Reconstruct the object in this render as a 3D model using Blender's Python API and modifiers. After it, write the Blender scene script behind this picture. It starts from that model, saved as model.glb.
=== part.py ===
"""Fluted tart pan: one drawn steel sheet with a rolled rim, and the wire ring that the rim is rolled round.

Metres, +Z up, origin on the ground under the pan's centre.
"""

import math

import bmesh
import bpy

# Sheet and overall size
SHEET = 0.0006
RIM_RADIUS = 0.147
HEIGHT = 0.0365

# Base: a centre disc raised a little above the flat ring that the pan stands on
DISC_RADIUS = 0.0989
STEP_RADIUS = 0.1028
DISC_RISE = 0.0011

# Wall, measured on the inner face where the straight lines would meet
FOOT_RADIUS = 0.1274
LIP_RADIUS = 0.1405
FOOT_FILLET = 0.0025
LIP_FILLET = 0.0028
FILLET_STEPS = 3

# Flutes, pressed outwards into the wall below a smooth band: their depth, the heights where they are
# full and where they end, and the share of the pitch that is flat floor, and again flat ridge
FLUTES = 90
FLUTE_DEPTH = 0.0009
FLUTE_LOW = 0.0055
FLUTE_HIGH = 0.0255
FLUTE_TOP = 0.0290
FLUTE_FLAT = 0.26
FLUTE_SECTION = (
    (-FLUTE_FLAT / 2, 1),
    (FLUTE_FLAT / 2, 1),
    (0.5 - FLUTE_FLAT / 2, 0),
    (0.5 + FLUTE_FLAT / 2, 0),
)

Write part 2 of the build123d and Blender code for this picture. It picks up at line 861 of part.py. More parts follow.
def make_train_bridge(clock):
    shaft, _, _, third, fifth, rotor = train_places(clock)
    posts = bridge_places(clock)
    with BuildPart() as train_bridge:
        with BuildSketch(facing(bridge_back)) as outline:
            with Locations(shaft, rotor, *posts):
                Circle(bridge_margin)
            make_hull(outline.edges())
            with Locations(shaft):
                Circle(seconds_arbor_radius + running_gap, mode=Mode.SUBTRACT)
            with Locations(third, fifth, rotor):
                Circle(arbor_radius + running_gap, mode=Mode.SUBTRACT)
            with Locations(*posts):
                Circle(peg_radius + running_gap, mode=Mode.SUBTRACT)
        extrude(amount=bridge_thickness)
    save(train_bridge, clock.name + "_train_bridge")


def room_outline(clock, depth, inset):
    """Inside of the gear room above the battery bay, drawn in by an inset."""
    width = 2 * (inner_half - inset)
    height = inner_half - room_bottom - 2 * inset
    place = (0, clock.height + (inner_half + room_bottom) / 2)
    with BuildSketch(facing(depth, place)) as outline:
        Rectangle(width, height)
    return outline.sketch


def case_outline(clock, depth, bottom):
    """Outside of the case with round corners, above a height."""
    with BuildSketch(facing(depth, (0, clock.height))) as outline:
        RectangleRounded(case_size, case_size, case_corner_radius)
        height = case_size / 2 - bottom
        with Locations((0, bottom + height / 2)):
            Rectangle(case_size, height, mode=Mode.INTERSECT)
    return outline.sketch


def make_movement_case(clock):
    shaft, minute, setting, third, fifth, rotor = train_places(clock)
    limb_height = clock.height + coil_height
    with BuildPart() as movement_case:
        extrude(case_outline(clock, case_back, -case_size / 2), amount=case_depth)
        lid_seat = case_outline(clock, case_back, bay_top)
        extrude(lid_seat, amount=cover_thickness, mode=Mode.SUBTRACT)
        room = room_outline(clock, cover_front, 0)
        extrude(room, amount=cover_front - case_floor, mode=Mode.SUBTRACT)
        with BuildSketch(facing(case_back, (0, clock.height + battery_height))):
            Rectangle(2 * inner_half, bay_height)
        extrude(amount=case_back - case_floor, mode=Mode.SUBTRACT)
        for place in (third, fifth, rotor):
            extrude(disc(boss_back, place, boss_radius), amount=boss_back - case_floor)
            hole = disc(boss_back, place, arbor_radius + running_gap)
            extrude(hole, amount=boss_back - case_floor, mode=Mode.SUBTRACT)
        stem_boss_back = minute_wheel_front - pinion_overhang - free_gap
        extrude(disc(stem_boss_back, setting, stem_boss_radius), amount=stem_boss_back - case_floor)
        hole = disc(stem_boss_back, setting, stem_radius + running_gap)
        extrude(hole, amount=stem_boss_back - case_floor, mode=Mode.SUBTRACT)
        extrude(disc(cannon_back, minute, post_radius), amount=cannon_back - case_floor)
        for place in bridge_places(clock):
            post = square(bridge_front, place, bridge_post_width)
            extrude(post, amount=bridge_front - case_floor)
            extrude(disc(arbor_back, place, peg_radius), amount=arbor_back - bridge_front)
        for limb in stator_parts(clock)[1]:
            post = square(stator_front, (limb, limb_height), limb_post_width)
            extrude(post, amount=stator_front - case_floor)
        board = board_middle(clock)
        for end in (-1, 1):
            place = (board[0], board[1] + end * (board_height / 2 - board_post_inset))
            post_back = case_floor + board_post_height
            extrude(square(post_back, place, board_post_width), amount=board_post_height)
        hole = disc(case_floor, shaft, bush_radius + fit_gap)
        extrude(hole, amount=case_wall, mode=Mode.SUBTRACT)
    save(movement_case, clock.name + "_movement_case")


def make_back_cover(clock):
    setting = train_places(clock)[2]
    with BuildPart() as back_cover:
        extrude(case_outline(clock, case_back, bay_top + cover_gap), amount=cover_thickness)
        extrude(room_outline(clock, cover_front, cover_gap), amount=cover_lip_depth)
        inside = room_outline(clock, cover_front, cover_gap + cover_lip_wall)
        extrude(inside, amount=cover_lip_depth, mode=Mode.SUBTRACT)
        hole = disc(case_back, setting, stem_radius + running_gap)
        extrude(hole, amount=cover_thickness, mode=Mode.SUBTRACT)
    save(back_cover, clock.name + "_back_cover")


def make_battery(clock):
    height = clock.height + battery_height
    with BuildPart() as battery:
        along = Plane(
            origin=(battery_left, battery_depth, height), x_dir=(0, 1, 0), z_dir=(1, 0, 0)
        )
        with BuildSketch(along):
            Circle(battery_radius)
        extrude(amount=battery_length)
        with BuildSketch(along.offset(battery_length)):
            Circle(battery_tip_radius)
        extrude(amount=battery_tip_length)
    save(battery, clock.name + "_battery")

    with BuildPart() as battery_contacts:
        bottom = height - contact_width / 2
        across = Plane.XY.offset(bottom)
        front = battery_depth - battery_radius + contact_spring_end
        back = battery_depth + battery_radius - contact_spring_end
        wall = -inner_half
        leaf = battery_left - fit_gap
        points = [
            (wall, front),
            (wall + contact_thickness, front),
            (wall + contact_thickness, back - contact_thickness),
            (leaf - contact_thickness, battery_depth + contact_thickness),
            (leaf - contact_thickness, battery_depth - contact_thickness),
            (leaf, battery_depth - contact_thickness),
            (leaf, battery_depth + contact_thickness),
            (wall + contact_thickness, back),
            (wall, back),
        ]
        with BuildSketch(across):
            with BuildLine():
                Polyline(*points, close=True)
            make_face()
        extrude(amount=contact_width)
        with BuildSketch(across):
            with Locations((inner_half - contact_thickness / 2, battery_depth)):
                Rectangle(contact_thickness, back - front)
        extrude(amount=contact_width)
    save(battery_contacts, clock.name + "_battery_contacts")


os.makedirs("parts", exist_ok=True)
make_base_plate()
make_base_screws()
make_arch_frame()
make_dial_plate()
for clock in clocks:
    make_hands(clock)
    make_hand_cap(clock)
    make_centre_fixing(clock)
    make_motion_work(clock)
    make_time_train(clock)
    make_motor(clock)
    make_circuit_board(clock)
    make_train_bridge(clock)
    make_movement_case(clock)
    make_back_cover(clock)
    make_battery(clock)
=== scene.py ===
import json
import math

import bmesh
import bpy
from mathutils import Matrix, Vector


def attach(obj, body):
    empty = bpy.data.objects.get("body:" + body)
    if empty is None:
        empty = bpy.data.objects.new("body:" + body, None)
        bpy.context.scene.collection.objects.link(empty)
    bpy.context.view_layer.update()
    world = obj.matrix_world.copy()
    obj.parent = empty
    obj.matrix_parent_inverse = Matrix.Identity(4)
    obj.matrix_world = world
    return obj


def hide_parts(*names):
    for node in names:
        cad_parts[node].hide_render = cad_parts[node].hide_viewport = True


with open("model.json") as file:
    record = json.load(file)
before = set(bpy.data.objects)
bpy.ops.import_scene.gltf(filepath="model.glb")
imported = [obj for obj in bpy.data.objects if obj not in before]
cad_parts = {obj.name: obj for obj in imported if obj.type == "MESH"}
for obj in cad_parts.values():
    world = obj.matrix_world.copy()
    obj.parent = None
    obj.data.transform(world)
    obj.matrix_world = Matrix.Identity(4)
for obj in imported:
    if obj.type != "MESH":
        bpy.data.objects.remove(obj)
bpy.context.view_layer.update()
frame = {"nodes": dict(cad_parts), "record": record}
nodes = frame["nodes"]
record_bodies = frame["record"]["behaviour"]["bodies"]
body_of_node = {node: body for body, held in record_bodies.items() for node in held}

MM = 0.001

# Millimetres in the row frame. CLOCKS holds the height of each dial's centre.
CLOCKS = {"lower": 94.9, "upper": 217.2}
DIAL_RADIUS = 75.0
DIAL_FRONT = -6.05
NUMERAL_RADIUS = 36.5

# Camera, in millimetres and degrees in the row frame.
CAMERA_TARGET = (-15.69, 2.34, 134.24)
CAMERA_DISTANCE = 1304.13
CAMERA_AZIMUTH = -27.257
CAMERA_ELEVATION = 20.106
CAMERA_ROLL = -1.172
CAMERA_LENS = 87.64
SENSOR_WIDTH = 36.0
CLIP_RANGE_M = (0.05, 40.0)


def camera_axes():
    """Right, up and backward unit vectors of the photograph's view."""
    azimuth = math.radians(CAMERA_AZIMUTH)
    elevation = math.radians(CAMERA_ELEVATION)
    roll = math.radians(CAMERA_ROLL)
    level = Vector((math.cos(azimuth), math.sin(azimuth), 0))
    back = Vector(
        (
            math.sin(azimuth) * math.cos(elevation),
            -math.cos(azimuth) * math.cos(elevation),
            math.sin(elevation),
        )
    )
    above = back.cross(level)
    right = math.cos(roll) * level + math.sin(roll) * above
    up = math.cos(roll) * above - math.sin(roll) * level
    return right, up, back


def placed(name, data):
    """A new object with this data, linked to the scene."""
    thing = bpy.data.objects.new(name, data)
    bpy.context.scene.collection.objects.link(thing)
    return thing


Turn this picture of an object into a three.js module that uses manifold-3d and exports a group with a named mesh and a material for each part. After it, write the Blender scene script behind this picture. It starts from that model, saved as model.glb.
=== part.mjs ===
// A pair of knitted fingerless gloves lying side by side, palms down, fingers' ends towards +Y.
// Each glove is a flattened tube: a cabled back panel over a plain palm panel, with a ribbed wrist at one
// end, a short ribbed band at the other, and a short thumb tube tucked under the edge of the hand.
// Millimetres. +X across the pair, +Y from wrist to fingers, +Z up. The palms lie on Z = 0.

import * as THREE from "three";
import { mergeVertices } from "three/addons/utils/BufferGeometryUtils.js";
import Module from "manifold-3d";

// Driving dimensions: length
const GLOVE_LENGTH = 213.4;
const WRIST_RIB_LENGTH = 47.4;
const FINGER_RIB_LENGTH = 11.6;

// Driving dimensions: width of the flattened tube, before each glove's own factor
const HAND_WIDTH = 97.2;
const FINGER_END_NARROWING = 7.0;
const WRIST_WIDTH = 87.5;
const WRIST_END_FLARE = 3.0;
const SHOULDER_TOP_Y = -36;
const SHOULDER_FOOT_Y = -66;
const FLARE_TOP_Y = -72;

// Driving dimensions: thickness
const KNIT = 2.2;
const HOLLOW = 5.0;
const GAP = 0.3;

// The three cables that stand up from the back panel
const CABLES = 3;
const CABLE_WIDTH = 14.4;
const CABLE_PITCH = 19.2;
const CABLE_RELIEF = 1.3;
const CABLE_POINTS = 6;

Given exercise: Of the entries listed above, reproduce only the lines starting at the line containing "obj.parent = empty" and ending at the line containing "obj.data.transform(world)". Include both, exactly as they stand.

Solution:
    obj.parent = empty
    obj.matrix_parent_inverse = Matrix.Identity(4)
    obj.matrix_world = world
    return obj


def hide_parts(*names):
    for node in names:
        cad_parts[node].hide_render = cad_parts[node].hide_viewport = True


with open("model.json") as file:
    record = json.load(file)
before = set(bpy.data.objects)
bpy.ops.import_scene.gltf(filepath="model.glb")
imported = [obj for obj in bpy.data.objects if obj not in before]
cad_parts = {obj.name: obj for obj in imported if obj.type == "MESH"}
for obj in cad_parts.values():
    world = obj.matrix_world.copy()
    obj.parent = None
    obj.data.transform(world)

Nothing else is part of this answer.